Mozart replied, “There are just as many notes, Majesty, as are required. Neither more nor less.” He apparently did what Salieri said. He saw the musical score in his head and simply copied down the notes.
There was only one Mozart. The rest of us are chasing inspiration, so when we get a visitation, it feels like a rare and divine gift. When you sit down to write with inspiration fueling your expression, all you have to do is let go, let it flow, and see what shows up on the page.
Being uninspired, a far more common occurrence, feels like a gray cloud is hovering. Your mind is jumbled and unfocused, skipping from thought to thought like an Orangutan, jumping from one tree branch to the next, never resting or alighting anywhere. Writing anything decent feels so remote, you decide your scribbles read like a first grader reporting to the class what you did last summer. You can't win. Sticking with your work feels foolish and walking away feels cowardly.
The solution to this dilemma is straightforward. Just keep doing what you're doing. Thomas Edison said that genius is five percent inspiration and ninety percent perspiration. If you keep at it long enough, you’ll eventually break through the perspiration and find the inspiration underneath it, right where it always was.
The late Poet Laureate, Maya Angelou, said:
What I try to do is write. I may write for two weeks “the cat sat on the mat, that is that, not a rat.” And it might be just the most boring and awful stuff. But I try. When I’m writing, I write. And then it’s as if the muse is convinced that I’m serious and says, “Okay. Okay. I’ll come.”

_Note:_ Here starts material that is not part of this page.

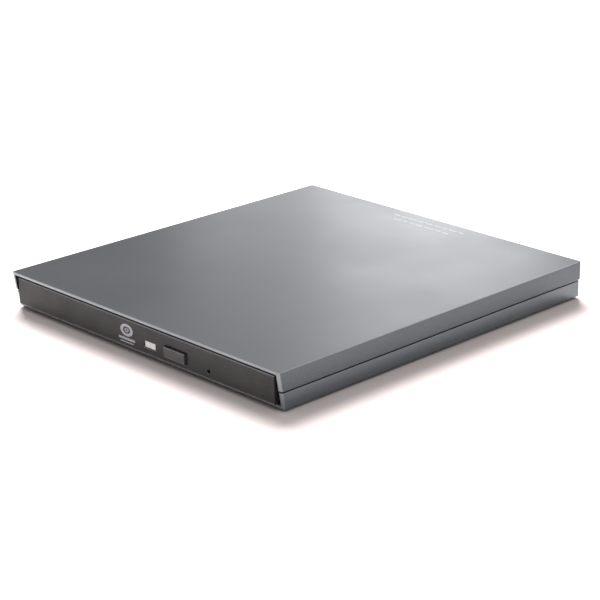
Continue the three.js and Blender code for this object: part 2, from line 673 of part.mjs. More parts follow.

Inspiration is widely known as “the muse,” an invisible benevolent encouraging genius, often referred to as female, who gladdens you with beauty, kindness, expanded vision, easy focus, and boundless energy. The antidote and the polar opposite of the inner critic, the muse is what we thirst for, a long lost lover, but chasing her is pointless because she only shows up when she’s good and ready and not a moment before. In fact, the more you chase her, the more she hides. She’s a demanding master, sneaky like a cat on the prowl, acting like she would prefer to have nothing to do with you. You just can't hold a cat in your lap when she doesn't want to be there.
I was getting ready to leave my house one afternoon when I realized I hadn’t seen my cat for a few hours. There are coyotes in the canyon where I live, a cat is a tasty hors d’ouvre, and I was afraid she got outside. I hurried from room to room, checking all her favorite hiding places, but no matter how many times I called her name, she was a no-show. When I walked into the spare bedroom as a last resort and peered behind the curtains, there she was, staring up at me, grooming her luxurious tail, wondering what on earth I was on about.
Just like mu cat, when you’ve been writing for what feels like forever, searching everywhere for the muse, there’s no way to know if she’ll pay you a visit or when. Like a snobby socialite, she arrives fashionably late to the festivities and she doesn't say good-bye when she leaves. But when you find a way to romance her without smothering or being demanding, when you let go and resign yourself to writing without her, don't be surprised if she sidles up, rubs against your legs, and bestows upon you breathtaking pathways to your soul’s expression. I always seem to write better with a snoozing cat in my lap.
Writing without the muse takes resolve, mental discipline, and a willingness to do your work in a dense and formless way. It feels like you threw a party and the birthday girl didn’t show up. What do you do? You enjoy the party anyway. You make conversation, you have a glass of wine and a bite to eat, and then, when you look up, there she is. That’s how inspiration rolls, so don't be fooled by appearances. The muse is always testing you, arriving and leaving for no apparent reason.
I see writing as a practice. I do it every day. Inspiration is a gift. It comes and goes as it pleases. Nothing is permanent in this life so we have to learn how to let go and tackle what’s in front of us, no matter how we feel about it. A friend of mine was staying in an ashram in India when she received a call from San Francisco that a family member had died. Before she headed back to the states for the funeral, she asked her guru, “Will you miss me?”
He smiled warmly and said, “When you are here, I celebrate your presence. When you are gone, I celebrate your absence.”
It doesn't get much clearer than that. He was referring to impermanence, the fact that we have no control over anything so we might as well accept exactly what is happening with a good attitude. Does the following horror story sound familiar?
It’s 3 AM and the muse wakes you up, flitting and tripping around your brain, hinting at the fabulous stories she’ll tell you if you’ll just get up and write. You groan, turn over, and try to fall back to sleep, but the muse will not be ignored. You turn on the light, open your laptop, and boot up. Your heart races with anticipation. You place your fingers on the keyboard, you wait for a pulse of energy to run through you, and then . . . nothing. Your hands are still. The muse has retreated faster than you could get to the blank page. She tempted you, she disappeared, and you have no idea why or where she went.
The next morning, when you go to the computer, you start out a little disgruntled. You had a great idea, now it’s gone, and you can't possibly write a word. You feel like someone jilted you at the altar. But you sit there, randomly tapping the keys until you notice you’ve been writing for fifteen minutes. The page is filling up. The muse arrived when you weren’t looking, you remembered your idea, you got a second wind and you're up and running.